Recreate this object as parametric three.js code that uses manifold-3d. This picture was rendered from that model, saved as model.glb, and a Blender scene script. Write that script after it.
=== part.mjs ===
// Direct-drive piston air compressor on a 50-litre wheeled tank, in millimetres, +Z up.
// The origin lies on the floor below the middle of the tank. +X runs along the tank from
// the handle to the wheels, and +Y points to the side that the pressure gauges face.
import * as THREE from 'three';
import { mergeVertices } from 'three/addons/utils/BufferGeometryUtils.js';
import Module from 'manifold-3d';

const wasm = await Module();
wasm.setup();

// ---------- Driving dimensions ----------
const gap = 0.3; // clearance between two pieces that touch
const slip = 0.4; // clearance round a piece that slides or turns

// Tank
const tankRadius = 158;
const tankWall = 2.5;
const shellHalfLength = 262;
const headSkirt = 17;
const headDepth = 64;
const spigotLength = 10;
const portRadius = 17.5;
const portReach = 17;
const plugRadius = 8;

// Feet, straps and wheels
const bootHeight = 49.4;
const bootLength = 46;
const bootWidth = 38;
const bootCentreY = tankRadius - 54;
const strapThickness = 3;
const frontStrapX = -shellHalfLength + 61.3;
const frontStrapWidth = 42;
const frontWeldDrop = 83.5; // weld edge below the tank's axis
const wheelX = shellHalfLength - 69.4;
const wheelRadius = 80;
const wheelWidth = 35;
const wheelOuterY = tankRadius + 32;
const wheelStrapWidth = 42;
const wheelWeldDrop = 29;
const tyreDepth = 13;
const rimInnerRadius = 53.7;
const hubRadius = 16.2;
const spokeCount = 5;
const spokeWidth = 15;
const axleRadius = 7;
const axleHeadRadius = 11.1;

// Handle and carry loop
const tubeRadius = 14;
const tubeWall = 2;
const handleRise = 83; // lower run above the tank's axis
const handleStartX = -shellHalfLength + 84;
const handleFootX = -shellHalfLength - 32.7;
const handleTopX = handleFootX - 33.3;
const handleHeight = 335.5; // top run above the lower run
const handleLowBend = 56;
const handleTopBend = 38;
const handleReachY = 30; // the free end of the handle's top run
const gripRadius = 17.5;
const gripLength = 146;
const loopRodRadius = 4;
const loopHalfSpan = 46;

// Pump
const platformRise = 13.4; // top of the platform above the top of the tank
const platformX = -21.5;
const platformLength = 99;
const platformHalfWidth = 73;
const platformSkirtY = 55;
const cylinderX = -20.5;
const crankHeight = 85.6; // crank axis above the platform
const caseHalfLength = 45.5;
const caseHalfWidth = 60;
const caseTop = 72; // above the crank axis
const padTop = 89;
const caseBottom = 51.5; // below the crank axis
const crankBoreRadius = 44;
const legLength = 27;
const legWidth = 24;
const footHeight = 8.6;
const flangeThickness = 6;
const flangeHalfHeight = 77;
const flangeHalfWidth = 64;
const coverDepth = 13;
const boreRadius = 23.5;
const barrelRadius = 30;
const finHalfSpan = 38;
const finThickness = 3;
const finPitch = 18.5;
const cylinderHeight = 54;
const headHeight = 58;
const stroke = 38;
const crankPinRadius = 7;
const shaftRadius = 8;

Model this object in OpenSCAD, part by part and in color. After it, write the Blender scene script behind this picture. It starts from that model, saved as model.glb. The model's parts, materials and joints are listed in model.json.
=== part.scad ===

::::

Copy out all lines above that include the string "model".

> _OUTPUT OF THE EXERCISE_:
Recreate this object as parametric three.js code that uses manifold-3d. This picture was rendered from that model, saved as model.glb, and a Blender scene script. Write that script after it.
Model this object in OpenSCAD, part by part and in color. After it, write the Blender scene script behind this picture. It starts from that model, saved as model.glb. The model's parts, materials and joints are listed in model.json.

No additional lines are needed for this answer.